On Fri, Sep 4, 2020 at 7:50 PM Kasahara Tatsuhito
<kasahara(dot)tatsuhito(at)gmail(dot)com> wrote:
>
> Hi,
>
> On Wed, Sep 2, 2020 at 2:10 AM Kasahara Tatsuhito
> <kasahara(dot)tatsuhito(at)gmail(dot)com> wrote:
> > > I wonder if we could have table_recheck_autovac do two probes of the stats
> > > data. First probe the existing stats data, and if it shows the table to
> > > be already vacuumed, return immediately.

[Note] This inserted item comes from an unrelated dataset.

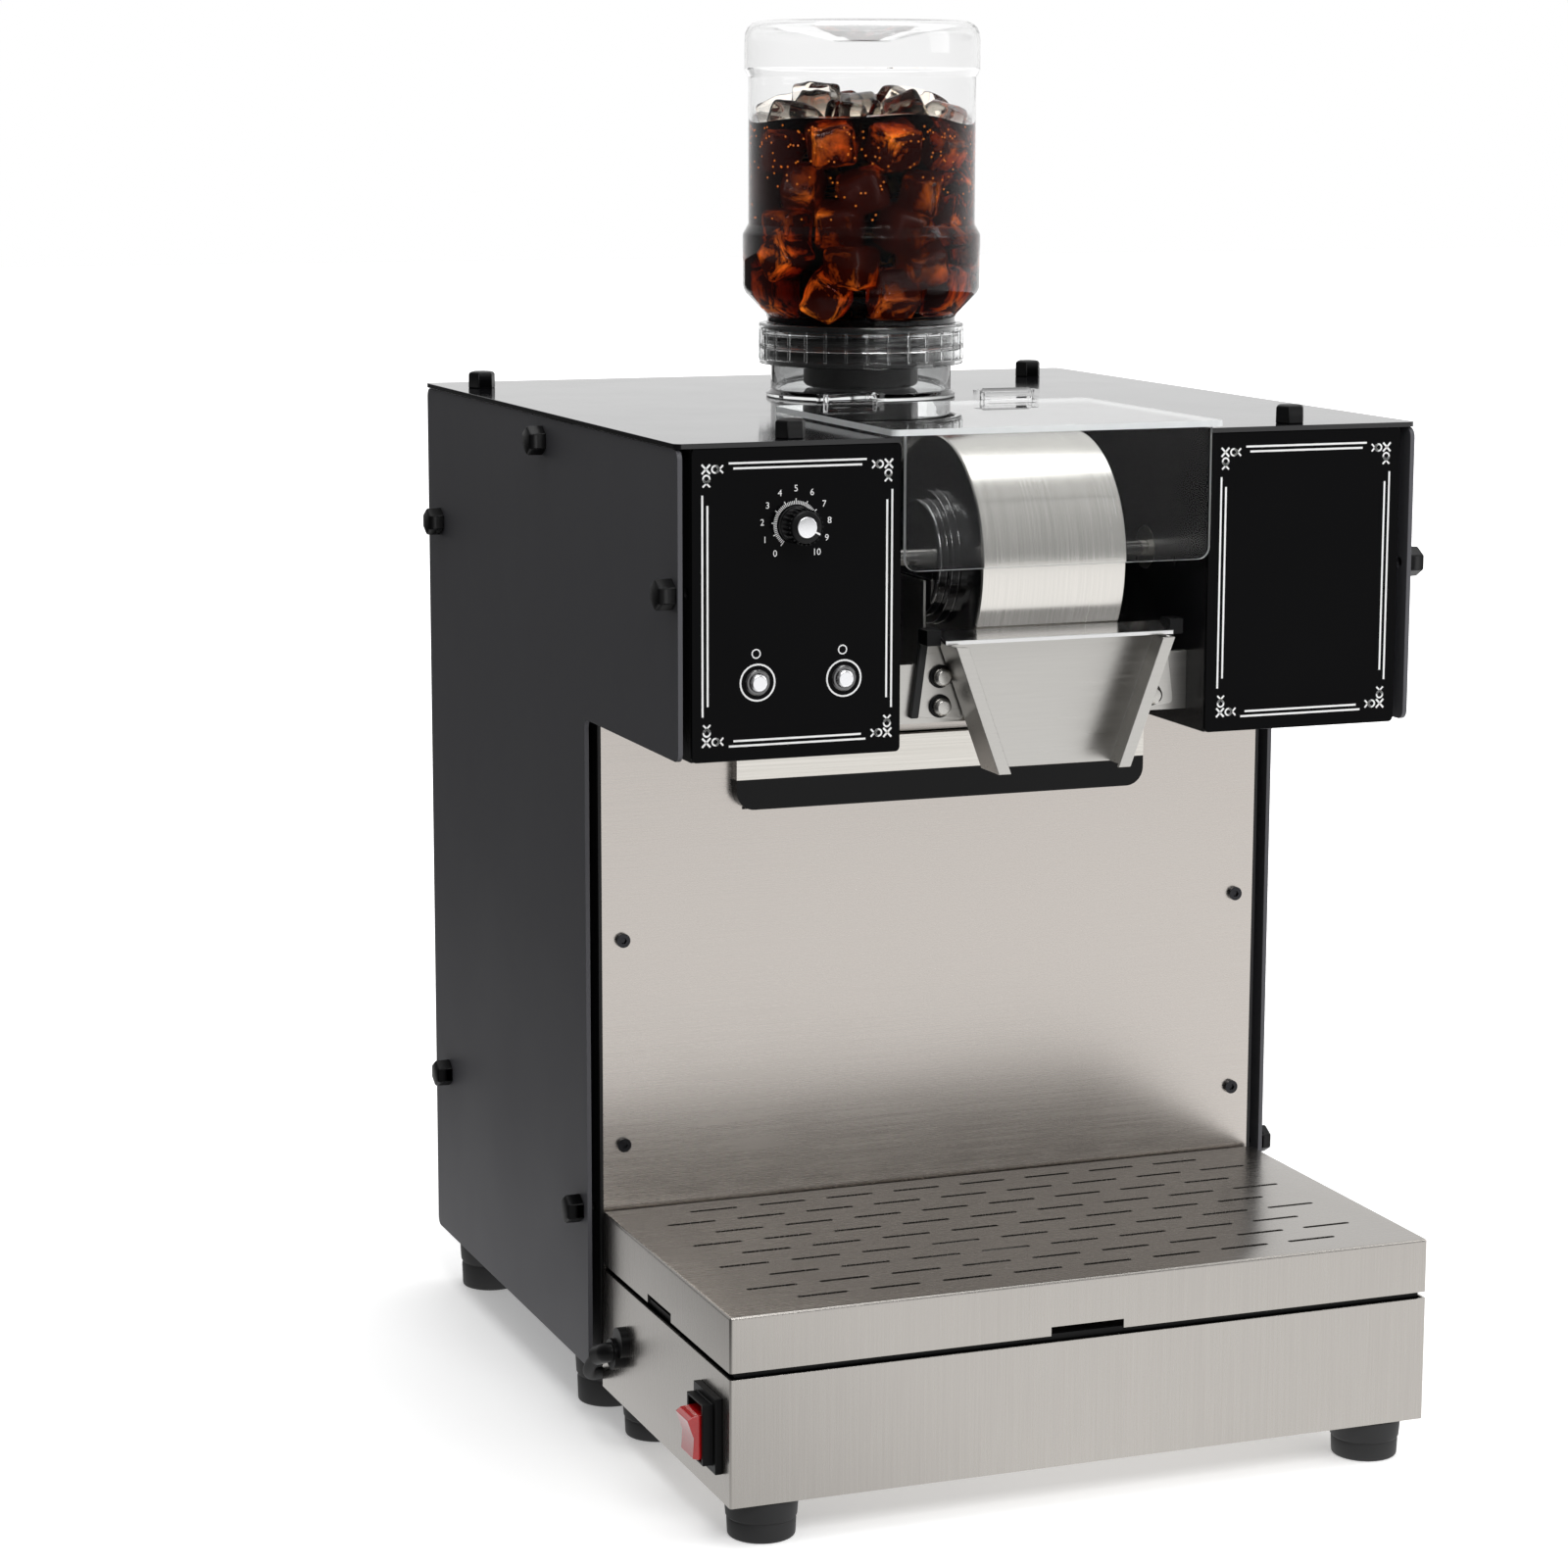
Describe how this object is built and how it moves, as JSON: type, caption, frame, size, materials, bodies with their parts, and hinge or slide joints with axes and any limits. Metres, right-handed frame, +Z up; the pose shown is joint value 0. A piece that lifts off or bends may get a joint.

If not, *then* force a stats
> > > re-read, and check a second time.
> > Does the above mean that the second and subsequent table_recheck_autovac()

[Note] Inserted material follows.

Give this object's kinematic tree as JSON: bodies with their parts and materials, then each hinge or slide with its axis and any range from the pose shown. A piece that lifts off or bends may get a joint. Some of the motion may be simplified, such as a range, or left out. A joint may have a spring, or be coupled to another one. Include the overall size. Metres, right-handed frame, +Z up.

> > will be improved to first check using the previous refreshed statistics?
> > I think that certainly works.
> >
> > If that's correct, I'll try to create a patch for the PoC
>
> I still don't know how to reproduce Jim's troubles, but I was able to reproduce
> what was probably a very similar problem.
>
> This problem seems to be more likely to occur in cases where you have
> a large number of tables,
> i.e., a large amount of stats, and many small tables need VACUUM at
> the same time.
>
> So I followed Tom's advice and created a patch for the PoC.
> This patch will enable a flag in the table_recheck_autovac function to use
> the existing stats next time if VACUUM (or ANALYZE) has already been done
> by another worker on the check after the stats have been updated.
> If the tables continue to require VACUUM after the refresh, then a refresh
> will be required instead of using the existing statistics.
>
> I did simple test with HEAD and HEAD + this PoC patch.
> The tests were conducted in two cases.
> (I changed few configurations. see attached scripts)
>
> 1. Normal VACUUM case
> - SET autovacuum = off
> - CREATE tables with 100 rows
> - DELETE 90 rows for each tables
> - SET autovacuum = on and restart PostgreSQL
> - Measure the time it takes for all tables to be VACUUMed
>
> 2. Anti wrap round VACUUM case
> - CREATE brank tables
> - SELECT all of these tables (for generate stats)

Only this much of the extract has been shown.